16. In order to investigate stakes effects on these responses, a GEE analysis with poisson (loglinear) model was performed on the frequency of “never” responses in the follow-up experiment using symmetrical prompts. Analysis revealed a main effect of polarity, (Wald X2[1] = 20.82, p <.001), a main effect of stakes, (Wald X2[3] = 14.65, p =.002), and a significant interaction of polarity x stakes, (Wald X2[3] = 7.88, p =.049) (see Figure 7).

17. A referee asks whether “never” responses could be consistent with the Buckwalter and Schaffer view, if such responses were understood as meaning that the subject should never perform the relevant action (checking the rope to see if it’s secured in the climbing scenario, e.g.).
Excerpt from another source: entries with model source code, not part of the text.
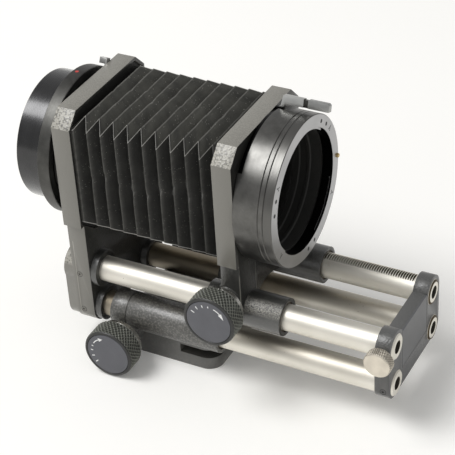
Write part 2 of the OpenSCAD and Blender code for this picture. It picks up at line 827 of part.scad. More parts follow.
// Clamping frame that lies in a seat round one end of the bellows, with its rear face at x
module clamp_frame(x) {
    inner_y = fold_out_y + clamp_gap;
    inner_z = fold_in_z + clamp_gap;
    facing_front(x, 0, 0) linear_extrude(clamp_t) difference() {
        bellows_seat_outline(clamp_gap);
        translate([0, bellows_z]) square([2 * inner_y, 2 * inner_z], center = true);
    }
}

module bellows_rear_frame() {
    color([0.1, 0.1, 0.1]) clamp_frame(bellows_rear_x);
}

module bellows_front_frame() {
    color([0.1, 0.1, 0.1]) clamp_frame(bellows_front_x - clamp_t);
}

// Corners of the bellows at fold edge number i, at x, drawn in by the wall w
function fold_ring(i, x, w) =
    let (a = (i % 2 == 0 ? fold_out_y : fold_in_y) - w,
         b = (i % 2 == 0 ? fold_in_z : fold_out_z) - w)
    [[x, -a, -b], [x, a, -b], [x, a, b], [x, -a, b]];

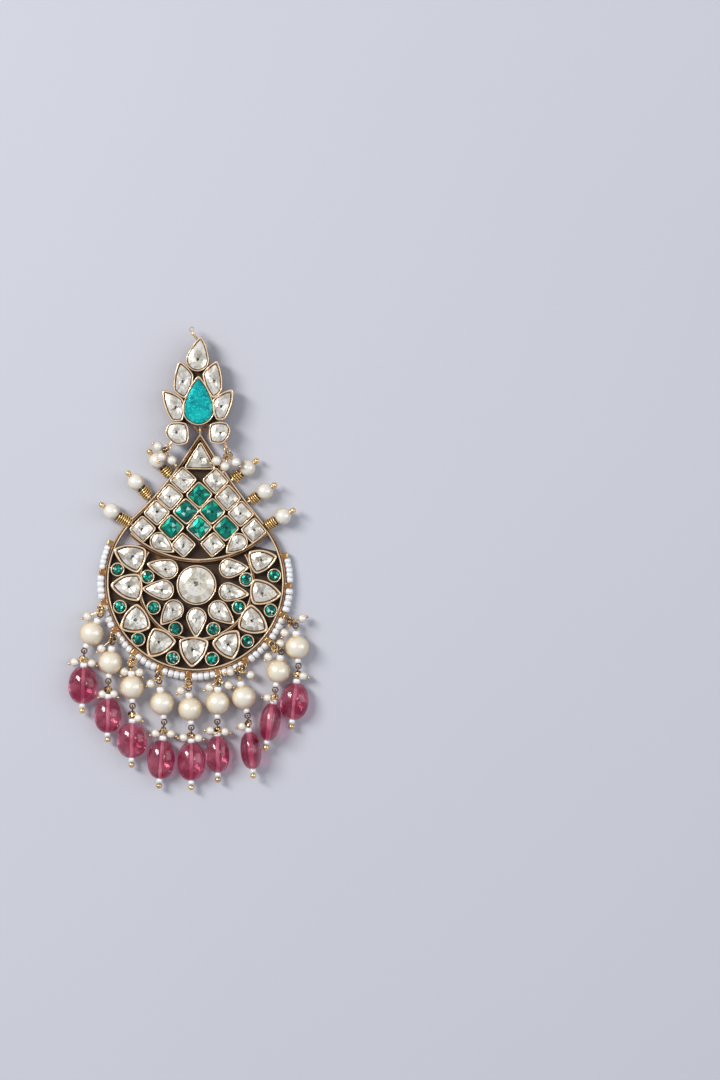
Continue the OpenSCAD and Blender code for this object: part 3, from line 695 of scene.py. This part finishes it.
border = {"radius": 23.4, "from": 155.5, "step": 18.4, "count": 13, "height": 1.5,
          "wire": 0.2, "peg": (1.7, 1.45, 1.65), "pegShift": 0.15, "pegTone": 0.62}
pegTurns = border["from"] + border["step"] * np.arange(border["count"])
pegPlaces = ringC + polar(border["radius"], pegTurns)
pegs = Heap()
for turn, peg in zip(pegTurns, pegPlaces):
    middle = raised(peg - polar(border["pegShift"], turn), border["height"] + border["pegShift"])
    block(pegs, middle, border["peg"], turn, border["pegTone"])
turn = np.linspace(0, border["step"] * (border["count"] - 1), 120) + border["from"]
tube(pegs, raised(ringC + polar(border["radius"], turn), border["height"]), border["wire"], 8)

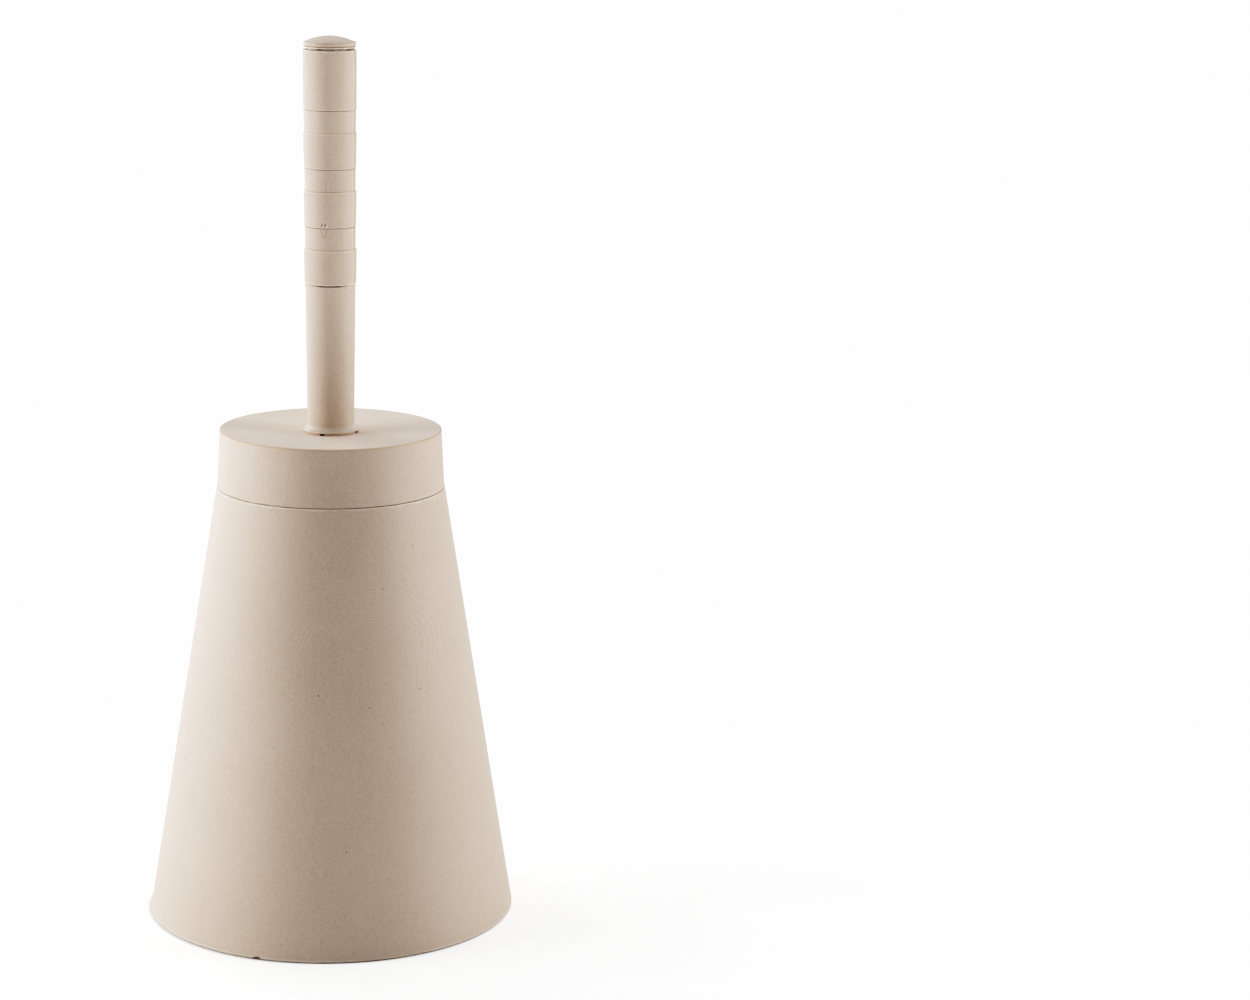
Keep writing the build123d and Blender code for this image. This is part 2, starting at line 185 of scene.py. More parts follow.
def plastic(name, painted_light_bands=(), flow=False, streaks=0.0, tone=1.0, rough=0.52, seed=0.0, specks=True,
            parting=None, marks=(), soft=0.0):
    """Matt moulded plastic. Bands of painted light and shade, each (z low, z high, r low, r high, colour, strength,
    patchiness) in millimetres: painted highlights, painted shade in gaps and under lips, a painted edge glow and a
    painted reflection. parting: bearing of the mould's parting line, in degrees; a painted highlight runs beside it.
    marks: small defects, each (x, y, z, half width, half height, half depth, slant, colour, strength) in millimetres;
    the pale ones are painted highlights and the stem's half-moon is painted shade. soft: how much light spreads
    under the surface."""
    mat = bpy.data.materials.new(name)
    t = Tree(mat)
    coord = t.node("ShaderNodeTexCoord")
    sep = t.node("ShaderNodeSeparateXYZ")
    t.link(coord.outputs["Object"], sep.inputs[0])
    x, y, z = sep.outputs
    shift = t.node("ShaderNodeMapping", inputs={"Location": (seed, seed * 0.37, seed * 0.71)})
    t.link(coord.outputs["Object"], shift.inputs["Vector"])
    vec = shift.outputs[0]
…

We can’t rule out this interpretation, but we find it implausible that participants who respond with “never” would say that the subject should never perform the relevant action.

18. We did find evidence of a small effect of stakes on knowledge when replicating Sripada and Stanley’s (2012) evidence-fixed experiment.

19. Thanks to an anonymous referee for suggesting this possibility.

20. Our finding comports with the finding of a stakes effect on knowledge “retractions”—which also can’t be explained away as the result of a stakes effect on a deontic modal—described in Dinges and Zakkou (2019).

21. Thanks to an anonymous referee for raising this objection.

22. Pinillos’s modified experiment does not rule out the possibility that stakes are affecting knowledge by affecting confidence, however. See Bach (2005: §V) for defense of that possibility.

23. Brown (2006) and Rysiew (2007) offer such pragmatic explanations of patterns of judgments that might appear to lend support to epistemic contextualism (see Hansen & Chemla 2013; and Grindrod, Andow, & Hansen 2018 for experimental evidence that such patterns exist); Dinges (2018) and Stoutenberg (2017) are recent challenges to such pragmatic explanations of patterns of contextualist judgments.

24. Sripada and Stanley (2012: 7) argue that the quality of evidence question is needed to focus participants’ attention on the question of evidence in the knowledge question. Without it, they think, participants may be inclined to focus only on the factivity of the knowledge question.

25. Gamma distribution was not used in this instance as the data violated assumptions for analysis (errors in computing the inverse log-link function).

26. Results replicated using Poisson distribution (log function).

27. Note that no GEE analysis was performed for zero responses in this experiment as the response option was removed to create the matched design (i.e., If you think S knows without having to check, write “0”).